Lord Phillips referred to the “fair minded and informed observer” who may think the judge (or adjudicator) was biased. He went on to give a number of examples, including that a judge may be biased:
“… because of a prejudice in favour of or against a particular witness which prevents an impartial assessment of the evidence of that witness.”
In adjudication terms, we can look to the judgments of Dyson J in AMEC Capital Projects Ltd v Whitefriars City Estates Ltd and Akenhead J in Cantillon Ltd v Urvasco Ltd for guidance.
Does getting paid influence the adjudicator?

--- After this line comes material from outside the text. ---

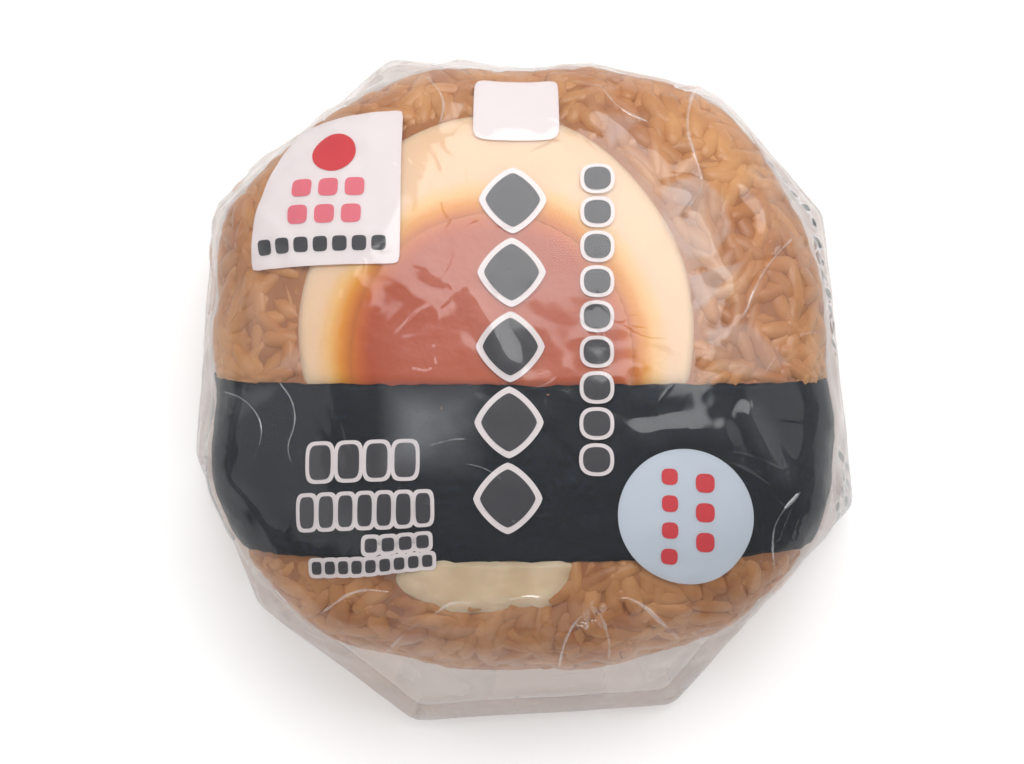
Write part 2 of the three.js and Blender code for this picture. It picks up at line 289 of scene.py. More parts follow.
def rice_points():
    """Core and grains as points, faces, each point's tone and how deep it lies, which the material turns into
    painted shade.
    """
    draw = random.Random(17)
    faces = []

    # The core, turned from the same section as the ball, between a point on top and one below.
    around, rows = 64, 29
    points = [(0, 0, 2 * BALL_MIDDLE - CORE_DEPTH), (0, 0, CORE_DEPTH)]
    for i in range(rows):
        r, z = ball_at(math.pi * (i + 1) / (rows + 1))
        r *= 1 - CORE_DEPTH / BALL_RADIUS
        z = BALL_MIDDLE + (z - BALL_MIDDLE) * (1 - CORE_DEPTH / BALL_MIDDLE)
        for j in range(around):
            a = math.tau * j / around
            points.append((r * math.cos(a), r * math.sin(a), z))
    tone, depth = [CORE_TONE] * len(points), [CORE_SHADE] * len(points)
    last = len(points) - around
    for j in range(around):
        k = (j + 1) % around
        faces += [(0, 2 + j, 2 + k), (1, last + k, last + j)]
    faces += grid_faces(rows, around, start=2, closed=True)

    # One grain: blunt at both ends and a little bent, rings of points between two tips.
    ring, rings = 8, 6
    grain = [(-0.5, 0.0, 0.0)]
    for i in range(rings):
        phi = math.pi * (i + 1) / (rings + 1)
        for j in range(ring):
            a = math.tau * j / ring
            girth = 0.5 * math.sin(phi) ** GRAIN_BLUNTNESS
            grain.append((-0.5 * math.cos(phi), girth * math.cos(a), girth * math.sin(a)))
    grain.append((0.5, 0.0, 0.0))
    grain = np.array(grain)
    skin = [(0, 1 + (j + 1) % ring, 1 + j) for j in range(ring)]
    skin += [tuple(reversed(f)) for f in grid_faces(rings, ring, start=1, closed=True)]
    last = len(grain) - 1
    skin += [(last, last - ring + j, last - ring + (j + 1) % ring) for j in range(ring)]

    steps = np.arange(SECTION_STEPS + 1)
    area = np.concatenate([[0], np.cumsum(section_r[1:] * np.diff(section_s))])
    placed = np.empty((0, 3))
    for _ in range(GRAIN_TRIES):
        at = np.interp(draw.random() * area[-1], area, steps)
        r = np.interp(at, steps, section_r)
        z = np.interp(at, steps, section_z)
        bearing = draw.random() * math.tau
        p = np.array((r * math.cos(bearing), r * math.sin(bearing), z))
        turn = draw.random() * math.pi
        if len(placed) and ((placed - p) ** 2).sum(1).min() < GRAIN_SPACING ** 2:
            continue
        if is_covered(p):
            continue
        placed = np.vstack([placed, p])
        out = out_of_ball(p)
        basis = out.to_track_quat("Z", "Y").to_matrix() @ Matrix.Rotation(turn, 3, "Z")
        basis = basis @ Matrix.Rotation(draw.gauss(0, 0.1), 3, "Y")
        length = GRAIN_LENGTH * draw.uniform(0.84, 1.12)
        width = GRAIN_WIDTH * draw.uniform(0.86, 1.08)
        sunk = width * GRAIN_SINK + PRESSED_IN + draw.random() ** 2 * GRAIN_UNEVENNESS
        local = grain * (length, width, width * GRAIN_THICKNESS)
        local[:, 1] += draw.gauss(0, 0.25) * (1 - (2 * grain[:, 0]) ** 2)
        shape = local @ np.array(basis).T + p - np.array(out) * sunk
        # Grains that would stand out are flattened against the film.
        allowed = 1 - PRESSED_IN / BALL_RADIUS
        far = how_far_out(shape) / allowed
        squeeze = np.where(far > 1, (1 + (far - 1) * FLATTENED) / far, 1)[:, None]
        middle = np.array((0, 0, BALL_MIDDLE))
        shape = middle + (shape - middle) * squeeze
        # Those at the edges of the band, the egg and the mayonnaise dip under them.
        over = across_band(shape.T)
        inward = np.minimum(over, BAND_WIDTH - over)
        for centre, radii in ((EGG_CENTRE, EGG_RADII), (MAYO_CENTRE, MAYO_RADII)):
            away = np.hypot((shape[:, 0] - centre[0]) / radii[0], (shape[:, 1] - centre[1]) / radii[1])
            inward = np.maximum(inward, (1 - away) * min(radii))
        dip = np.clip(inward / PRESSED_OVER, 0, 1) * (shape[:, 2] > GRAINS_DIP_ABOVE)
        shape = shape - np.outer(dip * PRESSED_UNDER, out)
        start = len(points)
        points.extend(shape)
        shade = min(1, max(0, draw.gauss(0.5, 0.17)))
        tone.extend([shade] * len(grain))
        # How deep each point lies, which the material darkens as painted shade in the gaps.
        depth.extend(np.clip((1 - how_far_out(shape)) * 20 - 0.7, 0, 0.6))
        faces.extend(tuple(start + k for k in f) for f in skin)
    points = np.array(points)
    r = np.hypot(points[:, 0], points[:, 1])
    grown = bulged(np.arctan2(points[:, 1], points[:, 0]), r) / np.maximum(r, 1e-6)
    points[:, :2] *= grown[:, None]
    return points, faces, tone, depth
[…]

Prior to PC Harrington v Systech, it had been the case that an adjudicator would almost always be entitled to be paid, come what may. Now that has changed, I wonder if, during enforcement proceedings, we will start to see losing parties arguing that there has been some form of bias in the adjudicator’s decision making process, which has led to them losing? The rationale being that the adjudicator was more concerned with the payment of his fees at the end of the process and has, in some way, been influenced by that idea when deciding which party will “win” the adjudication.
It may be a sad day for adjudication if this does happen. As Dyson J said:
“Judges are assumed to be trustworthy and to understand that they should approach every case with an open mind. The same applies to adjudicators, who are almost always professional persons.”